Tramlink Nottingham – the company who operate Nottingham Express Transit – have posted their latest accounts which have shown a loss of over £18 million in the past year; a not insignificant sum but one which is £48.5 million less than the previous years loss. Operating under a private finance initiative it is said that figures such as this are not uncommon with officials from both Tramlink Nottingham and Nottingham City Council saying there is no cause for concern.
The total loss for year ending 31st March 2018 is £18.79 million with turnover rising from £60.6m to £61.5m. This helped to contribute towards an overall gross profit of £15.2m (up from £13.3m the year before). The report also confirmed that passenger numbers increased from 16.4m to 17.8m with the number of passenger miles said to be 117.2m. The amount owed to creditors did increase significantly, however, from £24m in 2017 to £307m in 2018 (including £277m in bank loans).
A spokesman from Tramlink Nottingham commented in the Nottingham Post: “We are delighted that passenger numbers continue to rise and would like to thank our customers for their continued and growing support. Over the past 12 months, improving the customer experience has continued to be a high priority and we value the feedback we receive. It helps us shape our plans for the future and we are looking forward to sharing some exciting new initiatives with customers over the coming months. In common with any Private Finance Initiative (PFI) concession, commercial lending is used to fund the delivery of new infrastructure and interest payments are profiled throughout the course of the contract in accordance with agreements with the lenders. In Tramlink’s case, the concession’s commercial debt reflects the front-end costs incurred in constructing the two new tramlines and buying new trams. The company’s loss before taxation of £18.8m (last year £48.5m) reflects this and is stated after taking into account interest charges of £31.8m. During the year the company fully serviced all third-party debt requirements and repaid £15.2m of loans.”
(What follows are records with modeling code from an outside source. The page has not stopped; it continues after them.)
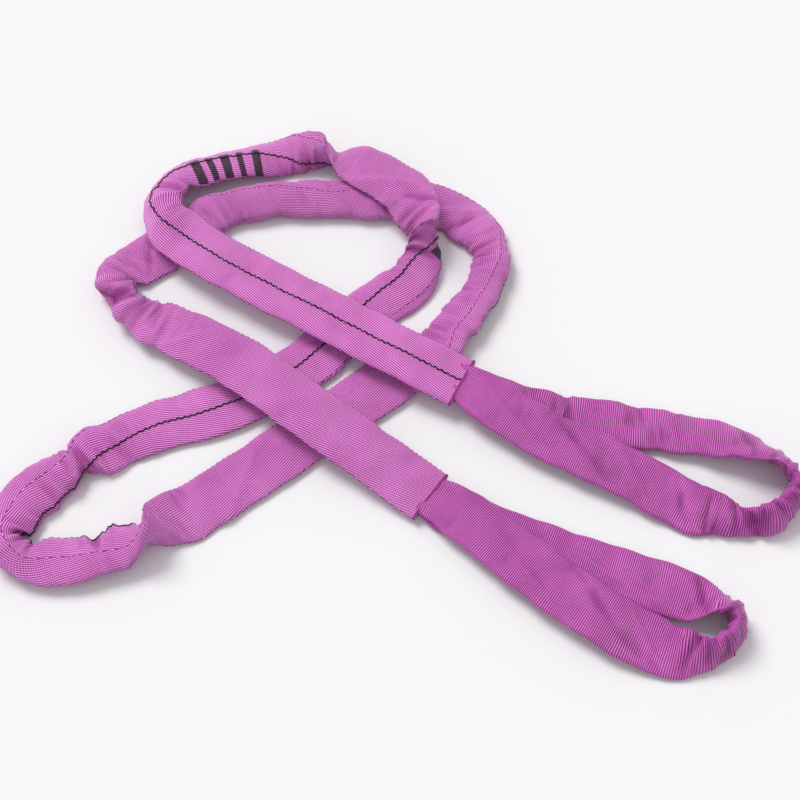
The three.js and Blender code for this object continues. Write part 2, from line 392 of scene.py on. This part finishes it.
class Strap:
    """A flat tube of cloth along a route: its rings, its outside, and places on it."""

    def __init__(self, route, lie, folds, edge, seed, soft):
        self.edge = edge
        self.soft = soft
        self.folds = folds
        self.random = np.random.default_rng(seed)
        lie = np.array(lie, dtype=float)
        line, shares = spline((np.array(route) - MIDDLE) / MM, 40)
        steps = np.linalg.norm(np.diff(line[:, :2], axis=0), axis=1)
        run = np.concatenate([[0], np.cumsum(steps)])
        count = int(round(run[-1] / STEP)) + 1
        self.s = np.linspace(0, run[-1], count)
        share = np.interp(self.s, run, shares)
        self.place_run = (shares, run)
        self.plan = np.stack([np.interp(self.s, run, line[:, k]) for k in range(2)], axis=1)
        self.plan = np.column_stack([self.plan, np.zeros(count)])
        values = np.stack([np.interp(share, lie[:, 0], lie[:, k]) for k in range(1, 7)], axis=1)
        values = melt(values, SMOOTH / STEP)
        self.lift = melt(np.interp(self.s, run, line[:, 2]), SMOOTH / STEP)
        self.roll, self.slip, self.width, self.thick, self.curl, self.gather = values.T
        self.unevenness()
        self.roll = np.radians(self.roll)
        self.curl = np.radians(self.curl)
        self.along = unit(np.gradient(self.plan, axis=0))
        self.side = np.cross(UP, self.along)
        turn = np.gradient(np.unwrap(np.arctan2(self.along[:, 1], self.along[:, 0])), self.s)
        self.turn = melt(turn, 3.0)
        self.shape()

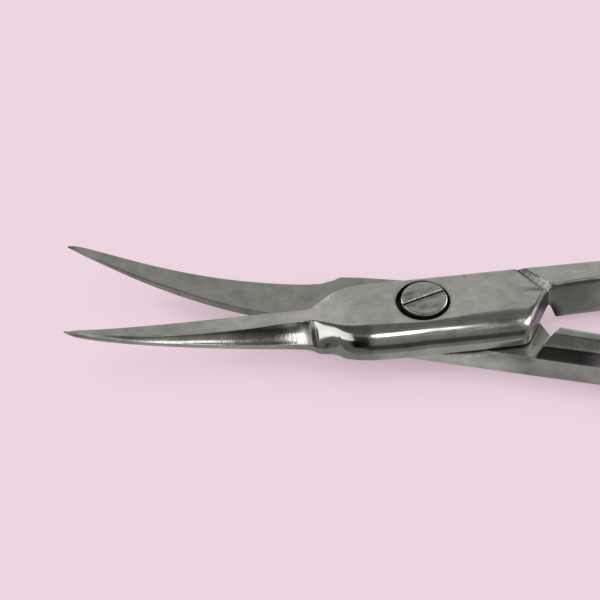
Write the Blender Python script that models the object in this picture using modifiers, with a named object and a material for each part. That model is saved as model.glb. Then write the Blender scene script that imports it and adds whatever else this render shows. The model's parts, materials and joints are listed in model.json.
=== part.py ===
"""Nail scissors with curved blades: two forged halves that turn on one slotted pivot screw.

Sizes are in millimetres and are written into the meshes in metres. +Z is up. The scissors lie on
their back half at Z = 0, the pivot axis is the Z axis, the blades point along -X and the finger
rings along +X. Each half is drawn in its own plan: "along" runs down its length (blades negative,
rings positive), "across" grows towards its cutting edge and its straight outer side, and "height"
is measured from the plane where the halves meet to the half's own outer face.
"""
import math

import bmesh
import bpy
import numpy as np

MM = 0.001

# The whole tool
REST_OPENING = 19.2          # angle in degrees between the two halves as drawn
HALF_THICKNESS = 2.25        # from the meeting plane to a half's flat outer face
PLAY = 0.2                   # gap between the two inner faces
FACE = PLAY / 2              # height of an inner face above the meeting plane

# Blades, curved upwards towards the tip
BLADE_ROOT = 9.5             # distance of the blade's root from the pivot
BLADE_LENGTH = 20.45         # root to tip
BLADE_WIDTH = 4.05           # at the root
BLADE_THICKNESS = 2.05       # at the root's ridge
BEND_START = 12.0            # distance from the pivot where the upward curve begins
TIP_RISE = 2.74              # how far the curve lifts the tip
BEND_RATE = TIP_RISE / (BLADE_ROOT + BLADE_LENGTH - BEND_START) ** 2

# Rows along the blade, tip first: share of its length; spine side, cutting side and ridge as
# shares of its width; heights of ridge, cutting side and spine wall as shares of its thickness
BLADE_ROWS = (
    (1.00, -0.025, 0.025, -0.005, 0.125, 0.095, 0.090),
    (0.95, -0.123, 0.060, -0.045, 0.166, 0.127, 0.117),
    (0.85, -0.165, 0.114, -0.079, 0.244, 0.176, 0.146),
    (0.70, -0.200, 0.215, -0.109, 0.341, 0.263, 0.185),
    (0.55, -0.240, 0.291, -0.104, 0.449, 0.322, 0.220),
    (0.40, -0.296, 0.373, -0.094, 0.561, 0.341, 0.244),
    (0.25, -0.378, 0.435, -0.123, 0.707, 0.341, 0.283),
    (0.12, -0.454, 0.442, -0.148, 0.868, 0.346, 0.322),
    (0.00, -0.568, 0.432, -0.168, 1.000, 0.351, 0.341),
)

# Joint block
BLOCK_OUTER = 2.5            # from the pivot to the straight outer side
BLOCK_INNER = 4.1            # from the pivot to the rounded inner side
BLOCK_WALL = 0.75            # height of the upright wall under the rounded side
RIDGE_ACROSS = 2.05          # from the pivot to the edge of the flat face
RECESS_RIM = 0.3             # least flat face left round the screw's recess
RIM_SPREAD = 2.2             # how far along the block the edge swells round the recess
SHOULDER_LENGTH = 4.7        # from the blade's root to the full block
NOTCH_ALONG = 10.4           # inner corner of the V notch behind the block
NOTCH_ACROSS = -0.05

# Rows along the shoulder: share of its length, then how far each measure has gone from the
# blade's to the block's: inner side, outer side, ridge, ridge height, outer height
SHOULDER_ROWS = (
    (0.085, 0.18, 0.07, 0.04, 0.10, 0.05),
    (0.170, 0.28, 0.20, 0.11, 0.20, 0.12),
    (0.255, 0.33, 0.40, 0.22, 0.30, 0.28),
    (0.350, 0.37, 0.60, 0.40, 0.45, 0.46),
    (0.447, 0.48, 0.80, 0.57, 0.60, 0.65),
    (0.530, 0.66, 0.89, 0.72, 0.75, 0.77),
    (0.640, 0.82, 0.96, 0.85, 0.85, 0.87),
    (0.810, 0.94, 1.00, 0.94, 0.95, 0.95),
)

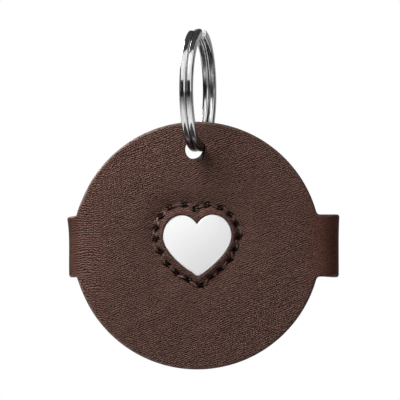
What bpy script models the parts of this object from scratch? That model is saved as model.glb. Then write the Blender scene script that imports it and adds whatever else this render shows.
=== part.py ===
"""Leather dog tag holder with a heart inlay, folded straps, a press stud and a split ring.

The holder hangs from the inside of its split ring, which is the origin. +Z is up, and the
front faces -Y. Sizes are in metres.
"""

import math

import bmesh
import bpy
from mathutils import Matrix, Vector

MM = 0.001
HOLDER = "dog_tag_holder"
CUTTERS = "cutters"

# Leather
LEATHER = 1.5 * MM
DISC_RADIUS = 25.0 * MM
DISC_X = -0.1 * MM
RIM_ROUNDING = 0.35 * MM
ROOT_SHARE = 0.7
STRAP_WIDTH = 12.5 * MM
POCKET_DEPTH = 5.7 * MM
STRAP_GAP = 1.2 * MM
OUTER_PAST_DISC = 3.3 * MM
INNER_PAST_DISC = 0.8 * MM
OUTER_FOLD_RADIUS = 4.2 * MM
INNER_FOLD_RADIUS = 2.8 * MM
OUTER_PAST_SNAP = 9.0 * MM
INNER_PAST_SNAP = 7.5 * MM
STRAP_CORNER = 5.0 * MM
FOLD_CUT = 0.3 * MM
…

Cllr Dave Liversidge, Portfolio holder for Transport on Nottingham City Council, said: “The tram is an integral part of Nottingham’s world class public transport network and we’re really pleased the use of the tram network is continuing to grow. The nature of Tramlink’s accounts appear typical for the contractual arrangements that are in place and we are confident they will continue to deliver a successful tram service for the city.”
Tramlink Nottingham are now seven years into a 22 year concession to maintain and operate the NET system.